Через пять дней тарантас прибыл в Саратов. Дорожная грязь надоела братьям чрезвычайно. Пошли смотреть Волгу. Лев Николаевич скоро записал в дорожную большую книгу:

«Вздумал я из Саратова ехать до Астрахани по Волге. Во-первых, думал я, лучше же, ежели время будет не благоприятное, проехать долже, но не трястись еще 700 верст; притом – живописные берега Волги, мечтания, опасность, все это приятно и полезно может подействовать; воображал я себя поэтом, припоминал людей и героев, которые мне нравились, и ставил себя на их место, – одним словом, думал, как я всегда думаю, когда затеваю что-нибудь новое: вот теперь только начнется настоящая жизнь, а до сих пор это так, предисловьице, которым не стоило заниматься».

Решение было принято.

Лев Николаевич вышел на московский перевоз и стал похаживать около лодок и дощаников. Тут стояли люди, по костюмам бурлаки.

– Есть ли свободная? – спросил Лев Николаевич, даже не употребив слово «лодка»; лодок здесь было больше, чем в Москве извозчиков на самом людном перекрестке.

« – А вашей милости чего требуется? – спросил старик с длинной бородой, в сером зипуне и поярчатой шляпе.

– До Астрахани лодку.

– Что ж, можно-с!»

Перекладных лошадей взяли только до московского перевоза, вкатили на руках тарантас в дощаник, погрузили чемоданы, сели сами с тремя дворовыми, подрядили двух гребцов. Вода на Волге высокая, течение несло лодку, горовой ветер надувал мохнатый парус. Когда ветер стихал, гребли гребцы.

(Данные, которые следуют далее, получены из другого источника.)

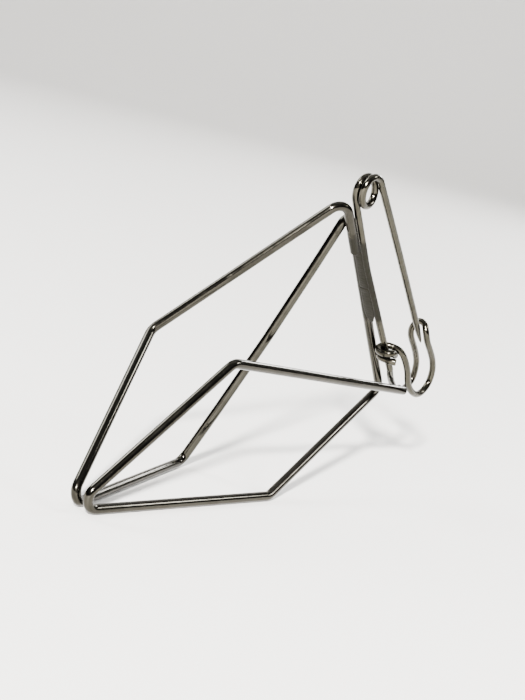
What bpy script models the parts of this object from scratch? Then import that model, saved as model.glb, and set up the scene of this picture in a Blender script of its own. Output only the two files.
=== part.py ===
"""Photo album stand: a bent wire frame with a large safety pin along its spine.

Two lengths of round wire make the object.  The thick one is bent into two
kite-shaped loops that share a sloping spine; the loops meet at the low apex
and rest on the table with one straight side each.  The thin one is the safety
pin: back wire, spring coil, pointed arm and a wire clasp, welded by its back
wire to the spine.  +Z is up, the apex points to -X and the pin to +X.
Everything is in metres.
"""
import math

import bmesh
import bpy
import numpy as np

MM = 0.001

# ---------------------------------------------------------------- wire sizes
FRAME_WIRE = 2.5 * MM            # diameter of the frame wire
PIN_WIRE = 1.9 * MM              # diameter of the safety-pin wire
JOIN_GAP = 0.3 * MM              # clearance between neighbouring pieces
FRAME_SIDES = 16
PIN_SIDES = 12

# ------------------------------------------------- frame: corners of the bends
# Corner = where the two straight legs would meet if the bend were sharp.
FOOT_Z = 0.5 * FRAME_WIRE * math.cos(math.pi / FRAME_SIDES)   # centreline over the table
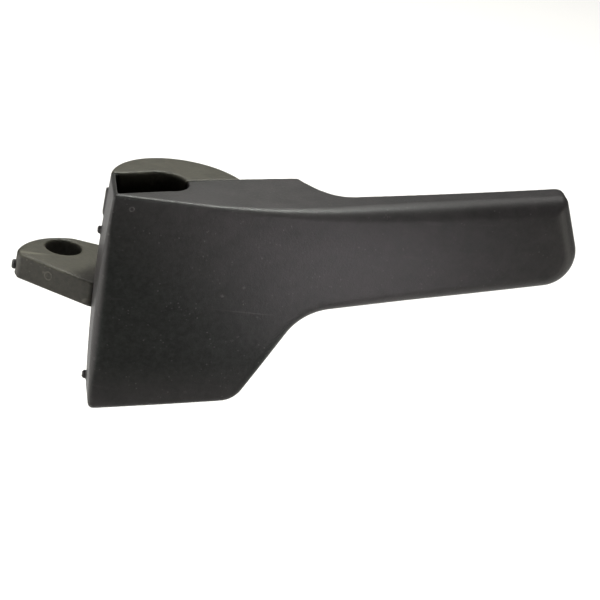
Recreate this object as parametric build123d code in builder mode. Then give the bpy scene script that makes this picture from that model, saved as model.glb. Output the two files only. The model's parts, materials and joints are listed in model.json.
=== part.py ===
from build123d import *
from math import cos, radians, sin, sqrt
import os

os.makedirs("parts", exist_ok=True)

# Release lever of a car door handle.
# Z is the pivot axis, X runs along the grip and +Y points into the door.
# The origin is on the pivot axis, at mid height of the barrel end. Millimetres.

# Driving dimensions: the outside of the lever
top_z = 25.0
left_x = -11.5
front_y = -11.5
front_radius = 1000.0
grip_depth = 8.2
grip_slope = 8.3
end_x = 95.2
wall = 2.2
gap = 0.2
reach_y = 40.0
reach_z = 60.0

# Driving dimensions: the pivot
sleeve_radius = 3.5
sleeve_bore_radius = 2.65
bush_radius = 5.2
running_gap = 0.05
barrel_radius = 7.7
pocket_floor_z = 9.0
barrel_low_z = -7.5
lower_barrel_top_z = -17.5
lower_barrel_low_z = -22.4
foot_z = -24.6

# Driving dimensions: flanges and crank tab
flange_radius = 15.7
flange_centre = (3.8, -1.7)
flange_thickness = 3.0
lower_flange_radius = 13.0
pocket_floor_thickness = 2.5
tab_top_z = -1.5
tab_thickness = 6.0
tab_hole_centre = (-17.5, 19.1)
tab_hole_radius = 4.1

# Driving dimensions: fasteners, spring and bumpers
screw_radius = 1.4
screw_head_radius = 2.7
screw_head_height = 1.6
boss_radius = 3.3
wire_radius = 0.6
coil_radius = 5.0
coil_pitch = 1.35
rib_width = 1.5


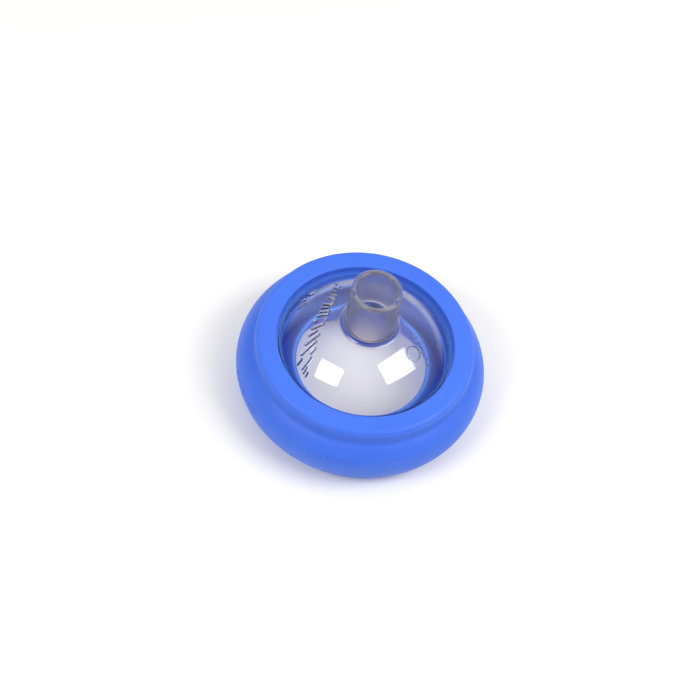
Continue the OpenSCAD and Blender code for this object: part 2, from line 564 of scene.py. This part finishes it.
def buildGrainGroup():
    # fine moulding texture over a slow flow, as a height and as a mask that varies over the surface
    group = bpy.data.node_groups.new("mouldedGrain", "ShaderNodeTree")
    sockets = group.interface
    sockets.new_socket(name="Vector", in_out="INPUT", socket_type="NodeSocketVector")
    for name, value in (("Grain Scale", 4000), ("Flow Scale", 60), ("Grain Share", 0.5)):
        socket = sockets.new_socket(name=name, in_out="INPUT", socket_type="NodeSocketFloat")
        socket.default_value = value
    sockets.new_socket(name="Height", in_out="OUTPUT", socket_type="NodeSocketFloat")
    sockets.new_socket(name="Variation", in_out="OUTPUT", socket_type="NodeSocketFloat")
    entry = addNode(group, "NodeGroupInput", (-700, 0))
    leave = addNode(group, "NodeGroupOutput", (500, 0))
    grain = addNode(group, "ShaderNodeTexNoise", (-400, 150))
    grain.inputs["Detail"].default_value = 3
    flow = addNode(group, "ShaderNodeTexNoise", (-400, -150))
    flow.inputs["Detail"].default_value = 2
    blend = addNode(group, "ShaderNodeMix", (0, 100), data_type="FLOAT")
    spread = addNode(group, "ShaderNodeMapRange", (0, -200))
    spread.inputs["From Min"].default_value = 0.3
    spread.inputs["From Max"].default_value = 0.7
    join = group.links.new
    join(entry.outputs["Vector"], grain.inputs["Vector"])
    join(entry.outputs["Vector"], flow.inputs["Vector"])
    join(entry.outputs["Grain Scale"], grain.inputs["Scale"])
    join(entry.outputs["Flow Scale"], flow.inputs["Scale"])
    join(entry.outputs["Grain Share"], blend.inputs[0])
    join(flow.outputs["Fac"], blend.inputs[2])
    join(grain.outputs["Fac"], blend.inputs[3])
    join(flow.outputs["Fac"], spread.inputs["Value"])
    join(blend.outputs[0], leave.inputs["Height"])
    join(spread.outputs["Result"], leave.inputs["Variation"])
    return group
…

Сперва на правом высоком берегу видны были осыпи, стада, деревни.

Под березками бульваров нагорных городков гуляли мужчины в картузах и цилиндрах, кафтанах, сюртуках, женщины в платьях с широкими рукавами.

Люди с бульваров смотрели на Волгу, как будто сквозь лодку, ее не замечая. Лодок, нестройно идущих, по-разному державших паруса, на Волге было так много, как коров вечером в уездном городе, когда с поля в пыли возвращается стадо.